— begin —

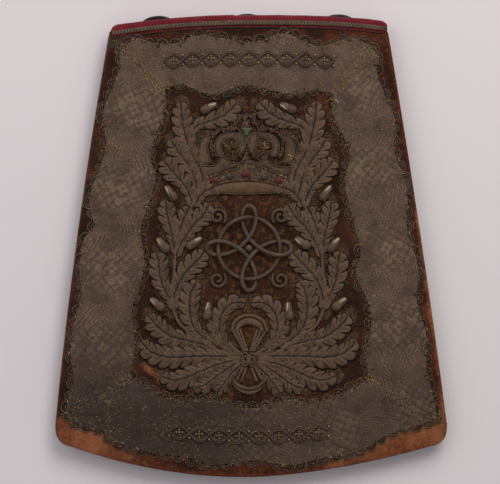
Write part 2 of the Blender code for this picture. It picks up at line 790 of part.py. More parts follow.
def leaf_body(half, midrib, level):
    """A lobed leaf with a raised midrib, on its own level so that overlapping leaves join cleanly."""
    line = smooth(midrib, 8)
    lengths = [0.0]
    for one, two in zip(line, line[1:]):
        lengths.append(lengths[-1] + hypot(two[0] - one[0], two[1] - one[1]))
    made = bmesh.new()
    rows = []
    for share, wide, tall in LEAF_PROFILE:
        target = lengths[-1] * share
        index = max(k for k in range(len(line) - 1) if lengths[k] <= target + 1e-9)
        t = (target - lengths[index]) / (lengths[index + 1] - lengths[index])
        one, two = line[index], line[index + 1]
        along = Vector((two[0] - one[0], two[1] - one[1])).normalized()
        here = Vector((lerp(one[0], two[0], t), lerp(one[1], two[1], t)))
        across = Vector((along.y, -along.x))
        row = []
        for side, z in ((-1, 0.0), (0, LEAF_RIDGE * tall), (1, 0.0)):
            place = here + across * side * half * wide
            height = WORK_Z + level + z + flap_form(here.x, here.y)
            row.append(made.verts.new((place.x, place.y, height)))
        rows.append(row)
    close_rings(made, rows)
    return made


def mirrored(points):
    return tuple((2 * BRANCH_MIRROR - x, y) for x, y in points)


def make_branches():
    for side in ("left", "right"):
        turn = mirrored if side == "right" else tuple
        section = oval_section(STEM_HALF, STEM_HIGH, 6)
        stem = with_height(smooth(turn(STEM), 2), WORK_Z + STEM_LEVEL)
        bodies = [sweep(bmesh.new(), stem, section, False)]
        for index, (_name, half, midrib) in enumerate(LEAVES):
            bodies.append(leaf_body(half, turn(midrib), LEAF_LEVEL * (index + 1)))
        join_bodies(f"oak_branch_{side}", bodies, "metal_embroidery")


def make_acorns():
    for side in ("left", "right"):
        turn = mirrored if side == "right" else tuple
        for index, ends in enumerate(ACORNS):
            tip, base = (Vector(point) for point in turn(ends))
            along = (tip - base).normalized()
            across = Vector((along.y, -along.x))
            start = tip - along * ACORN_LENGTH
            rise = ACORN_Z + flap_form(*(tip + start) / 2)
            made = bmesh.new()
            rings = []
            for share, size in ACORN_RINGS:
                ring = []
                for k in range(ACORN_SIDES):
                    turn_k = 2 * pi * k / ACORN_SIDES - pi / 2
                    place = start + along * ACORN_LENGTH * share + across * ACORN_HALF * size * cos(turn_k)
                    ring.append(made.verts.new((place.x, place.y, rise + ACORN_HIGH * size * sin(turn_k))))
                rings.append(ring)
            close_rings(made, rings)
            make_object(f"acorn_{side}_{index + 1}", made, "acorn_thread")


def make_bow():
    flat = [(-BOW_HALF, 0.0), (-BOW_HALF, BOW_EDGE), (0.0, BOW_HIGH), (BOW_HALF, BOW_EDGE), (BOW_HALF, 0.0)]
    bodies = []
    place = Vector(BOW_KNOT)
    knot = []
    for k in range(BOW_KNOT_SIDES):
        turn = 2 * pi * k / BOW_KNOT_SIDES
        knot.append((place.x + BOW_KNOT_HALF * cos(turn), place.y + BOW_KNOT_TALL * sin(turn)))
    low = WORK_Z + flap_form(*place)
    bodies.append(prism(knot, low, low + BOW_KNOT_HIGH))
    for level, loop in zip(BOW_LEVELS, (BOW_ARCH, BOW_TAIL)):
        bodies.append(sweep(bmesh.new(), with_height(smooth(loop, 2), WORK_Z + level), flat, False))
    join_bodies("ribbon_bow", bodies, "metal_embroidery")


# Crown


def make_crown():
    band = smooth(CROWN_BASE, 3) + smooth(CIRCLET_TOP, 3)
    body = prism(band, WORK_Z, WORK_Z + CROWN_HIGH)
    cut_across(body, 0, ARCH_AT[1:-1])
    lift(body, flap_form)
    make_object("crown_band", body, "metal_embroidery")
    seat = [(x, y + CROWN_SEAT) for x, y in smooth(CIRCLET_TOP, 3)[::-1]]
    silhouette = seat + smooth(CROWN_TOP, 2)
    cap = prism(silhouette, WORK_Z, WORK_Z + CROWN_HIGH)
    lift(cap, flap_form)
    obj = make_object("crown_cap", cap, "metal_embroidery")
    for index, (x, y, half, tall) in enumerate(CROWN_GAPS):
        turns = [2 * pi * k / CROWN_GAP_SIDES for k in range(CROWN_GAP_SIDES)]
        hole = [(x + half * cos(turn), y + tall * sin(turn)) for turn in turns]
        through = prism(hole, WORK_Z - CROWN_HIGH, WORK_Z + 4 * CROWN_HIGH)
        cutter = make_object(f"crown_gap_{index}", through, "velvet")
        cutter.hide_render = True
        cutter.display_type = "WIRE"
        cut = obj.modifiers.new("gap", "BOOLEAN")
        cut.operation = "DIFFERENCE"
        cut.object = cutter
        cut.solver = "EXACT"
    make_orb()
    for index, (x, y, long, wide, corners, first, colour) in enumerate(CROWN_STONES):
        low = WORK_Z + CROWN_HIGH + GAP + flap_form(x, y)
        made = bmesh.new()
        rings = []
        for size, up in STONE_CUT:
            ring = []
            for k in range(corners):
                turn = radians(first) + 2 * pi * k / corners
                place = (x + long * size * cos(turn), y + wide * size * sin(turn))
                ring.append(made.verts.new((*place, low + STONE_HIGH * up)))
            rings.append(ring)
        close_rings(made, rings)
        make_object(f"crown_stone_{index + 1}", made, f"{colour}_stone")


def make_orb():
    """The small orb on the crown, with its cross."""
    x, y = ORB_PLACE
    arm = CROSS_ARM
    outline = []
    for turn in stations(radians(90 + ORB_OPEN), radians(450 - ORB_OPEN), ORB_STEPS):
        outline.append((x + ORB_HALF * cos(turn), y + ORB_HALF * sin(turn)))
    bar = y + CROSS_BAR
    outline += [
        (x + arm, bar - arm), (x + CROSS_HALF, bar - arm), (x + CROSS_HALF, bar + arm), (x + arm, bar + arm),
        (x + arm, CROSS_TOP), (x - arm, CROSS_TOP),
        (x - arm, bar + arm), (x - CROSS_HALF, bar + arm), (x - CROSS_HALF, bar - arm), (x - arm, bar - arm),
    ]
    low = WORK_Z + flap_form(x, y)
    make_object("crown_orb", prism(outline, low, low + CROWN_HIGH), "metal_embroidery")


# Scroll knot and ornament rows


def make_knot():
    middle_x, middle_y = KNOT_PLACE
    size = KNOT_REACH / (1 + KNOT_LOOP)
    path = []
    for step in range(KNOT_STEPS):
        t = 2 * pi * step / KNOT_STEPS
        x = middle_x + size * (cos(t) + KNOT_LOOP * cos(3 * t))
        y = middle_y + size * (sin(t) - KNOT_LOOP * sin(3 * t))
        weave = max(-1.0, min(1.0, KNOT_WEAVE_SHARP * sin(4 * (t - pi / 4))))
        path.append((x, y, WORK_Z + flap_form(x, y) + KNOT_WEAVE * (0.5 - 0.5 * weave)))
    section = oval_section(CORD_HALF, CORD_HIGH, CORD_SIDES)
    make_object("scroll_knot", sweep(bmesh.new(), path, section, True), "metal_embroidery")
    ring = []
    for step in range(KNOT_RING_STEPS):
        t = 2 * pi * step / KNOT_RING_STEPS
        x, y = middle_x + KNOT_RING * cos(t), middle_y + KNOT_RING * sin(t)
        weave = max(-1.0, min(1.0, KNOT_RING_SHARP * sin(4 * t)))
        ring.append((x, y, WORK_Z + flap_form(x, y) + KNOT_WEAVE * (0.5 + 0.5 * weave)))
    make_object("knot_ring", sweep(bmesh.new(), ring, section, True), "metal_embroidery")
    for index in range(4):
        diagonal = pi / 4 + index * pi / 2
        start = Vector(KNOT_PLACE) + Vector((cos(diagonal), sin(diagonal))) * VOLUTE_REACH
        line = []
        for t in stations(0.0, 1.0, VOLUTE_STEPS):
            radius = VOLUTE_START * (1 - VOLUTE_DRAWN_IN * t)
            turn = diagonal + pi + 2 * pi * VOLUTE_TURNS * t * (1 if index % 2 else -1)
            line.append((start.x + radius * cos(turn), start.y + radius * sin(turn)))
        section = oval_section(VOLUTE_HALF, CORD_HIGH, CORD_SIDES)
        made = sweep(bmesh.new(), with_height(line, WORK_Z), section, False)
        make_object(f"knot_volute_{index + 1}", made, "metal_embroidery")
    made = bmesh.new()
    low = WORK_Z + flap_form(*KNOT_PLACE)
    rings = []
    for size, up in ROSETTE_RINGS:
        radius = ROSETTE_HALF * size
        turns = [2 * pi * k / 8 for k in range(8)]
        places = [(middle_x + radius * cos(turn), middle_y + radius * sin(turn), low + up) for turn in turns]
        rings.append([made.verts.new(place) for place in places])
    close_rings(made, rings)
    make_object("knot_rosette", made, "metal_embroidery")


def make_ornament_rows():
    """A couched cord that opens into a lozenge at each repeat, on top of the lace."""
    for name, (middle_x, middle_y, half, rise, repeats) in (
        ("ornament_row_top", ROW_TOP),
        ("ornament_row_bottom", ROW_BOTTOM),
    ):
        upper, lower = [], []
        places = [(index + share, width) for index in range(repeats) for share, width in ROW_REPEAT]
        for place, width in places + [(repeats, ROW_REPEAT[0][1])]:
            t = place / repeats
            x = middle_x + lerp(-half, half, t)
            y = middle_y + rise * (2 * t - 1) ** 2
            upper.append((x, y + width))
            lower.append((x, y - width))
        low = WORK_Z + LACE + GAP
        body = prism(lower + upper[::-1], low, low + ROW_HIGH)
        cut_across(body, 0, ARCH_AT[1:-1])
        cut_across(body, 1, DROOP_AT[:-1])
        lift(body, flap_form)
        make_object(name, body, "metal_embroidery")


# Rings


def ring_axis(top):
    """The height along Y of a ring's bar, from the place of its outer top."""
    return top - (RING_DEPTH + WIRE) * cos(ring_droop())


def ring_droop():
    return asin((RING_AXIS_Z - RING_REST_Z) / RING_DEPTH)


def ring_path():
    """The ring's middle line, from its bar round the bow, before it droops."""
    straight = RING_HALF - RING_CORNER
    made = [(x, 0.0) for x in stations(-straight, straight, 2)]
    quarter = [pi / 2 * step / RING_CORNER_STEPS for step in range(1, RING_CORNER_STEPS)]
    for turn in quarter:
        made.append((straight + RING_CORNER * sin(turn), RING_CORNER - RING_CORNER * cos(turn)))
    for turn in stations(0.0, pi, RING_BOW_STEPS):
        made.append((RING_HALF * cos(turn), RING_CORNER + (RING_DEPTH - RING_CORNER) * sin(turn)))
    for turn in quarter:
        made.append((-straight - RING_CORNER * cos(turn), RING_CORNER - RING_CORNER * sin(turn)))
    return made


def make_rings():
    section = [
        (WIRE * cos(2 * pi * (k + 0.5) / RING_SIDES), WIRE * sin(2 * pi * (k + 0.5) / RING_SIDES))
        for k in range(RING_SIDES)
    ]
    for name, x, top in RINGS:
        made = sweep(bmesh.new(), [(px, py, 0.0) for px, py in ring_path()], section, True)
        tilt = Matrix.Rotation(-ring_droop(), 3, "X")
        bmesh.ops.rotate(made, cent=(0.0, 0.0, 0.0), matrix=tilt, verts=made.verts)
        ring = make_object(f"ring_{name}", made, "blackened_metal")
        ring.location = (x * MM, ring_axis(top) * MM, RING_AXIS_Z * MM)
        make_tab(name, x, ring_axis(top))


def make_tab(name, x, axis_y):
    """A strap folded round the ring's bar, with both tails flat under the raised back."""
    middle = TAB_BORE + TAB_LEATHER / 2
    upper = RING_AXIS_Z + middle
    lower = upper - TAB_LEATHER - GAP
    line = [(-TAB_LENGTH, upper), (-TAB_LENGTH / 2, upper)]
    for turn in stations(radians(90), radians(90 - TAB_TURN), TAB_STEPS):
        line.append((middle * cos(turn), RING_AXIS_Z + middle * sin(turn)))
    line += [(y, lower + up) for y, up in TAB_NECK] + [(-TAB_LENGTH, lower)]
    half = TAB_LEATHER / 2
    near, far = [], []
    for index, (y, z) in enumerate(line):
        before = line[max(index - 1, 0)]
        after = line[min(index + 1, len(line) - 1)]
        turn = atan2(after[1] - before[1], after[0] - before[0])
        near.append((y - half * sin(turn), z + half * cos(turn)))
        far.append((y + half * sin(turn), z - half * cos(turn)))
    outline = near + far[::-1]
    made = bmesh.new()
    sides = []
    for side in (-TAB_HALF, TAB_HALF):
        sides.append([made.verts.new((x + side, axis_y + y, z)) for y, z in outline])
    made.faces.new(sides[0][::-1])
    made.faces.new(sides[1])
    count = len(outline)
    for index in range(count):
        after = (index + 1) % count
        made.faces.new((sides[0][index], sides[0][after], sides[1][after], sides[1][index]))
    make_object(f"ring_tab_{name}", made, "leather")


def main():
    clear_scene()
    make_back()
    make_pocket()
    make_flap_board()
    make_velvet()
    make_binding()
    make_braid()
    make_lace()
    make_edging()
    make_branches()
    make_acorns()
    make_bow()
    make_crown()
    make_knot()
    make_ornament_rows()
    make_rings()


main()
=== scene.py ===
"""Looks of the hussar's sabretache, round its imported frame. Places are in millimetres until a mesh is made."""

from math import asin, cos, pi, radians, sin
from random import Random

import bmesh
import bpy
import numpy as np
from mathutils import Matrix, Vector, kdtree, noise


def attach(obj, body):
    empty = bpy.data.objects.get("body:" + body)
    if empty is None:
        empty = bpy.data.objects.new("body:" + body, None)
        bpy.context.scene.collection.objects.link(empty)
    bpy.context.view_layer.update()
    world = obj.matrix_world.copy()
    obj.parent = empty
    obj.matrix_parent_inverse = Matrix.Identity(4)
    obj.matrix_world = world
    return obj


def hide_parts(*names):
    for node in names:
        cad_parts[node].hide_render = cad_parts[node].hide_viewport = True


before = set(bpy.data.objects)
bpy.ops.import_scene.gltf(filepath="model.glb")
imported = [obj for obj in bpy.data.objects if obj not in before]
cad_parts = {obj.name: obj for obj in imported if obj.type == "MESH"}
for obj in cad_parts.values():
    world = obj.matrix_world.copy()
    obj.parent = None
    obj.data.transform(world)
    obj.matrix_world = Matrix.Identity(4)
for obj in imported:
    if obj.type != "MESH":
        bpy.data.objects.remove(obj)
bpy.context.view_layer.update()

MM = 0.001
GAP = 0.3

# Scale of the photograph: millimetres to its pixel, and the pixel of the middle
PX = 0.78
PX_MIDDLE = (251.2, 244.7)

# Outline of the flap, seen from the front
SIDE_TOP_LEFT = (-110.9, 163.5)
SIDE_TOP_RIGHT = (107.5, 161.2)
SIDE_FOOT_LEFT = (-152.6, -139.0)
SIDE_FOOT_RIGHT = (152.6, -139.0)
BOW_LEFT = 3.0
BOW_RIGHT = 1.5
FOOT_TIP = (-5.0, -181.2)
FOOT_RISE = 24.0
FOOT_HALF_LEFT = 136.0
FOOT_HALF_RIGHT = 145.0
FOOT_POWER_LEFT = 2.0
FOOT_POWER_RIGHT = 1.7
CORNER = 12.0
TOP_PEAK = 179.4
TOP_FALL_LEFT = 8.1
TOP_FALL_RIGHT = 5.0
TOP_HALF = 107.0
TOP_POWER_LEFT = 2.0
TOP_POWER_RIGHT = 3.0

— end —

Exercise prompt: Return only the lines from the beginning of the material up to and including the line with "return tuple((2 *", exactly as written.

Final answer:
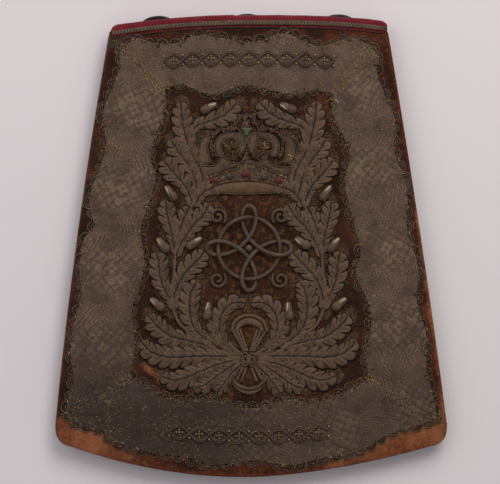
Write part 2 of the Blender code for this picture. It picks up at line 790 of part.py. More parts follow.
def leaf_body(half, midrib, level):
    """A lobed leaf with a raised midrib, on its own level so that overlapping leaves join cleanly."""
    line = smooth(midrib, 8)
    lengths = [0.0]
    for one, two in zip(line, line[1:]):
        lengths.append(lengths[-1] + hypot(two[0] - one[0], two[1] - one[1]))
    made = bmesh.new()
    rows = []
    for share, wide, tall in LEAF_PROFILE:
        target = lengths[-1] * share
        index = max(k for k in range(len(line) - 1) if lengths[k] <= target + 1e-9)
        t = (target - lengths[index]) / (lengths[index + 1] - lengths[index])
        one, two = line[index], line[index + 1]
        along = Vector((two[0] - one[0], two[1] - one[1])).normalized()
        here = Vector((lerp(one[0], two[0], t), lerp(one[1], two[1], t)))
        across = Vector((along.y, -along.x))
        row = []
        for side, z in ((-1, 0.0), (0, LEAF_RIDGE * tall), (1, 0.0)):
            place = here + across * side * half * wide
            height = WORK_Z + level + z + flap_form(here.x, here.y)
            row.append(made.verts.new((place.x, place.y, height)))
        rows.append(row)
    close_rings(made, rows)
    return made


def mirrored(points):
    return tuple((2 * BRANCH_MIRROR - x, y) for x, y in points)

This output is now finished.